While the narrative descriptions, and much of the notes regarding motivations and personalities, and a large hunk of the internal logic and flow, were all obliterated in the crash, and the recreated adventure (due to deadline pressures) was far less delineated than the original, what we have ended up with – so far`- is a stronger plotline. And a valuable lesson or two.

Lessons Learned

Aside from the obvious, like “save work more regularly” and “create regular backups”, the combination of which would have minimized the damage from the computer crash, there were three valuable lessons to emerge from this disaster.

  1. A change of perspective can help you get past difficult plot problems;
  2. Always consider how the antagonists will react to events that they become aware of, even if those events don’t directly involve them; and,
  3. Always consider how third parties of note will react to events that they become aware of, even if they are not involved in the events – especially if they might (erroneously) think that these events are directed at them.
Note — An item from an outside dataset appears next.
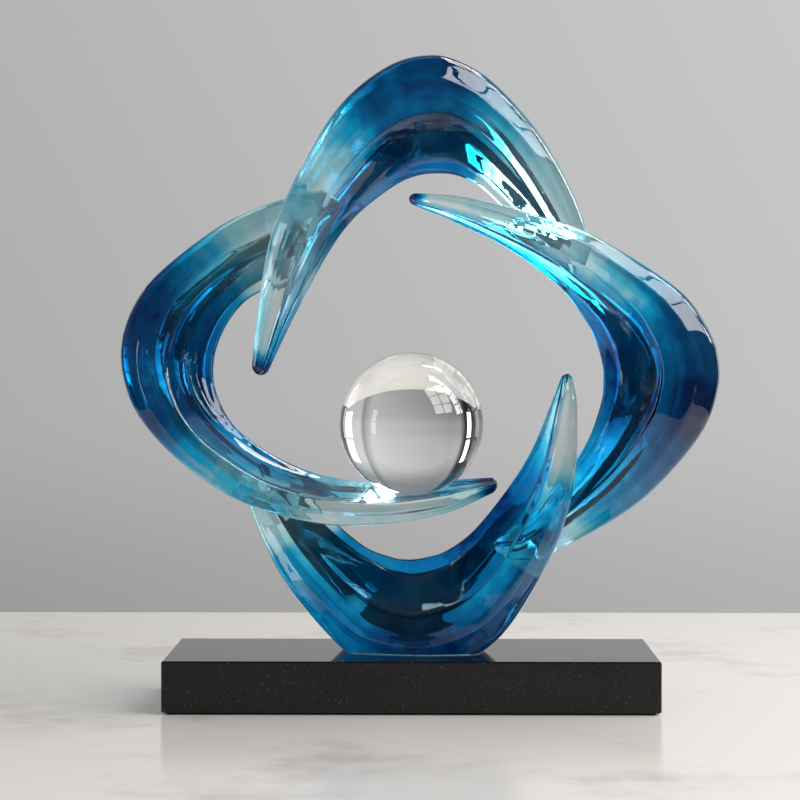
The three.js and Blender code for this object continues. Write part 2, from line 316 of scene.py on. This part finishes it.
def sweep_stops(start_radius, end_radius):
    """Places along a crescent and how far its section has opened there, rounded in at both tips."""
    turns = [math.pi / 2 * i / TIP_STEPS for i in range(1, TIP_STEPS + 1)]
    stops = [(start_radius * (1 - math.cos(turn)), math.sin(turn)) for turn in turns]
    body = np.linspace(start_radius, 1 - end_radius, BODY_STEPS + 1)[1:-1]
    stops += [(place, 1.0) for place in body]
    stops += [(1 - end_radius * (1 - math.cos(turn)), math.sin(turn)) for turn in reversed(turns)]
    return np.array(stops)


def wave(point, seed):
    """Small offset along a surface point's own direction, smooth and the same in every run."""
    return WAVE_HEIGHT * noise.noise(Vector(point) / WAVE_LENGTH + Vector((seed, 0, 0)))


def crescent(name, rows, centre, dyed, seed):
    """Swept crescent as an object, with a map of its length, fitted to where it is dyed, and its width."""
    rows = np.array(rows) * MM
    rim = spline(np.column_stack([rows[:, 0], rows[:, 4], rows[:, 1]]))
    inner = spline(np.column_stack([rows[:, 2], rows[:, 6], rows[:, 3]]))
    middle_rows = [(rows[:, 0] + rows[:, 2]) / 2, rows[:, 4], (rows[:, 1] + rows[:, 3]) / 2]
    middle = spline(np.column_stack(middle_rows))
    depth = spline(rows[:, 5:6])

    fine = np.linspace(0, 1, LENGTH_POINTS)
    steps = np.linalg.norm(np.diff(middle(fine), axis=0), axis=1)
    gone = np.concatenate([[0], np.cumsum(steps)])
    tip_radii = [math.hypot(row[0] - row[2], row[1] - row[3]) / 2 / gone[-1] for row in rows[[0, -1]]]
    stops = sweep_stops(*tip_radii)
    shares = np.interp(stops[:, 0] * gone[-1], gone, fine)

    middles = middle(shares)
    acrosses = rim(shares) - inner(shares)
    edges = inner(shares)[:, 1] - middles[:, 1]
    depths = depth(shares)[:, 0]
    dye_places = np.interp(shares, (0, *dyed, 1), (0, DYE_STARTS, DYE_ENDS, 1))
    vertices = []
    places = []
    for i, open_share in enumerate(stops[:, 1]):
        front = through(FRONT_RIDGE, shares[i])
        back = through(BACK_RIDGE, shares[i])
        for width, deep in section(depths[i] / 2, edges[i], front, back):
            reach = (width - 0.5) * open_share
            offset = Vector((acrosses[i][0] * reach, deep * open_share, acrosses[i][2] * reach))
            point = Vector(middles[i]) + offset
            swell = wave(point, seed) * open_share
            vertices.append(point + offset.normalized() * (swell - WAVE_HEIGHT) + centre)
            places.append((dye_places[i], width))
    around = len(places) // len(stops)
    rings = len(stops)
    vertices += [Vector(middle([0])[0]) + centre, Vector(middle([1])[0]) + centre]
    places += [(0, 0.5), (1, 0.5)]

    faces = []
    first_tip = around * rings
    for k in range(around):
        following = (k + 1) % around
        faces.append((first_tip, following, k))
        for r in range(rings - 1):
            a = r * around
            b = a + around
            faces.append((a + k, a + following, b + following, b + k))
        last = (rings - 1) * around
        faces.append((first_tip + 1, last + k, last + following))
    return mesh_object(name, vertices, faces, places)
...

It doesn’t matter if what an NPC does is directed at a PC. A rival will still consider the possibility that it’s aimed at him, and even if it is not, will ask themselves how they can turn it to their advantage. That makes every unrelated menace an information resource acting on behalf of the PCs, even if they don’t realize it.

And that’s worth thinking about. Plots don’t occur in tiny little bubbles; they are complicated, hairy, fuzzy things, that tend to get stuck to everything else that’s going on within the game, sometimes in very odd ways. Don’t make your plots too self-contained, and they will be far more interesting – and, perhaps, easier to recreate in a time of urgent need.